## Recorded information
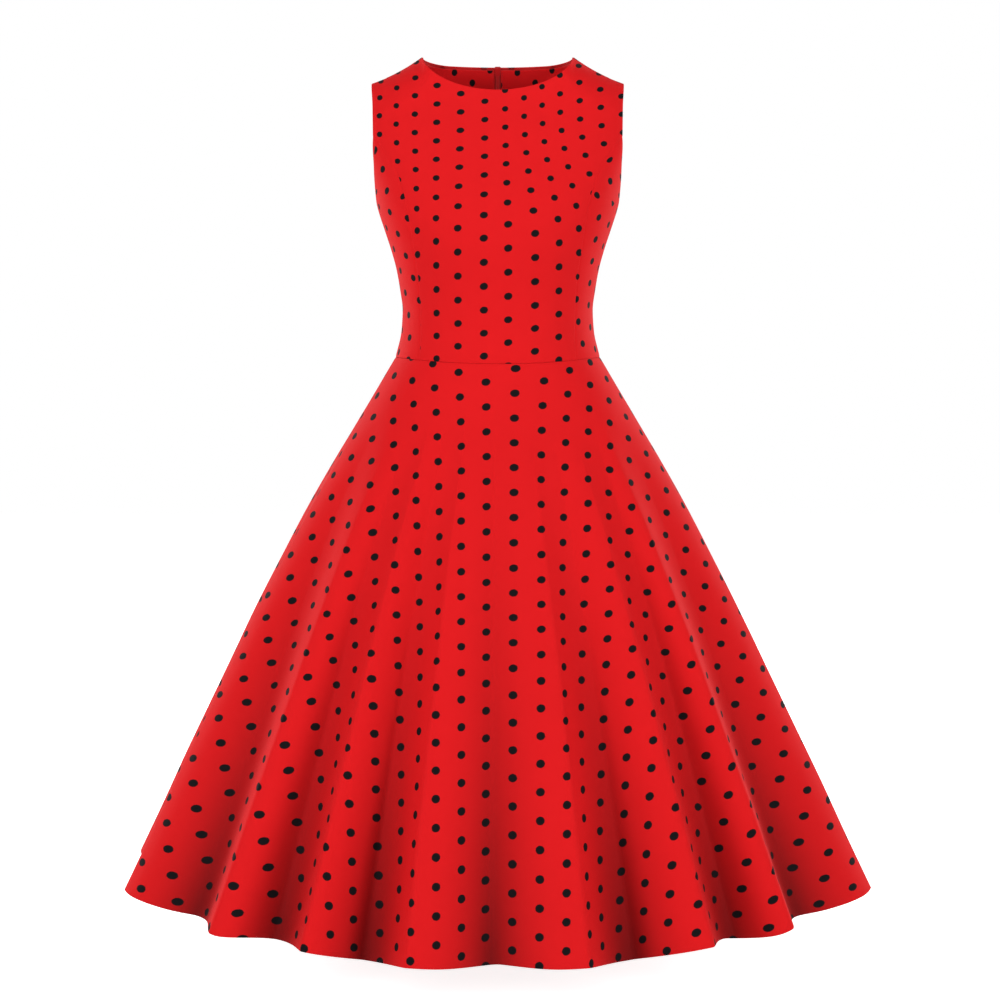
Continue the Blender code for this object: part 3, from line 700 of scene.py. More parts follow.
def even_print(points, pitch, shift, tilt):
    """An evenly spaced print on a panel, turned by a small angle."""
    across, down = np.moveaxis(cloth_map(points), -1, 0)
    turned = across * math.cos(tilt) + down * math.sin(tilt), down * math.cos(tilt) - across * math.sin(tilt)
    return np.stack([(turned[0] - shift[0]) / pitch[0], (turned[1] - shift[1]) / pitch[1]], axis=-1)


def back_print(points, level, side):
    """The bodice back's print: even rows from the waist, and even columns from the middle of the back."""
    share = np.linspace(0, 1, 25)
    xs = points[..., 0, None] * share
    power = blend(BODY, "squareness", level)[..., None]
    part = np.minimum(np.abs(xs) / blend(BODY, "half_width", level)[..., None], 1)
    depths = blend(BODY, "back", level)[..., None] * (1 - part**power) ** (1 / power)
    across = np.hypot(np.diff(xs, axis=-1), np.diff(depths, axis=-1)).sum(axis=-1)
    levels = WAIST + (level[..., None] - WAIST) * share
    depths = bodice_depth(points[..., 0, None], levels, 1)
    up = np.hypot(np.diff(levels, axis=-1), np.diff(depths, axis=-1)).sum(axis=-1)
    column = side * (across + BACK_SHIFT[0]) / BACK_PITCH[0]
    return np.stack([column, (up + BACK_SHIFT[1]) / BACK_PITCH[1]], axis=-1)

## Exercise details
Write out the whole listing exactly.

## Result of this exercise
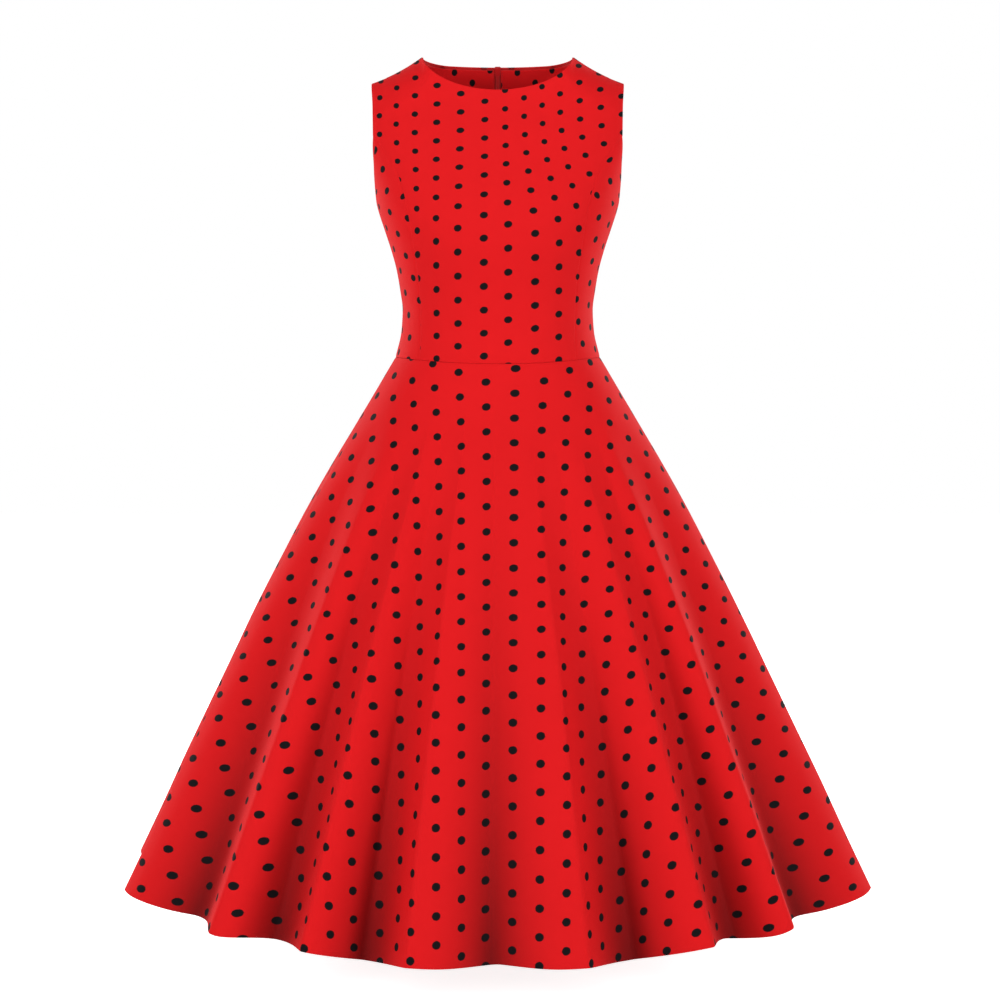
Continue the Blender code for this object: part 3, from line 700 of scene.py. More parts follow.
def even_print(points, pitch, shift, tilt):
    """An evenly spaced print on a panel, turned by a small angle."""
    across, down = np.moveaxis(cloth_map(points), -1, 0)
    turned = across * math.cos(tilt) + down * math.sin(tilt), down * math.cos(tilt) - across * math.sin(tilt)
    return np.stack([(turned[0] - shift[0]) / pitch[0], (turned[1] - shift[1]) / pitch[1]], axis=-1)


def back_print(points, level, side):
    """The bodice back's print: even rows from the waist, and even columns from the middle of the back."""
    share = np.linspace(0, 1, 25)
    xs = points[..., 0, None] * share
    power = blend(BODY, "squareness", level)[..., None]
    part = np.minimum(np.abs(xs) / blend(BODY, "half_width", level)[..., None], 1)
    depths = blend(BODY, "back", level)[..., None] * (1 - part**power) ** (1 / power)
    across = np.hypot(np.diff(xs, axis=-1), np.diff(depths, axis=-1)).sum(axis=-1)
    levels = WAIST + (level[..., None] - WAIST) * share
    depths = bodice_depth(points[..., 0, None], levels, 1)
    up = np.hypot(np.diff(levels, axis=-1), np.diff(depths, axis=-1)).sum(axis=-1)
    column = side * (across + BACK_SHIFT[0]) / BACK_PITCH[0]
    return np.stack([column, (up + BACK_SHIFT[1]) / BACK_PITCH[1]], axis=-1)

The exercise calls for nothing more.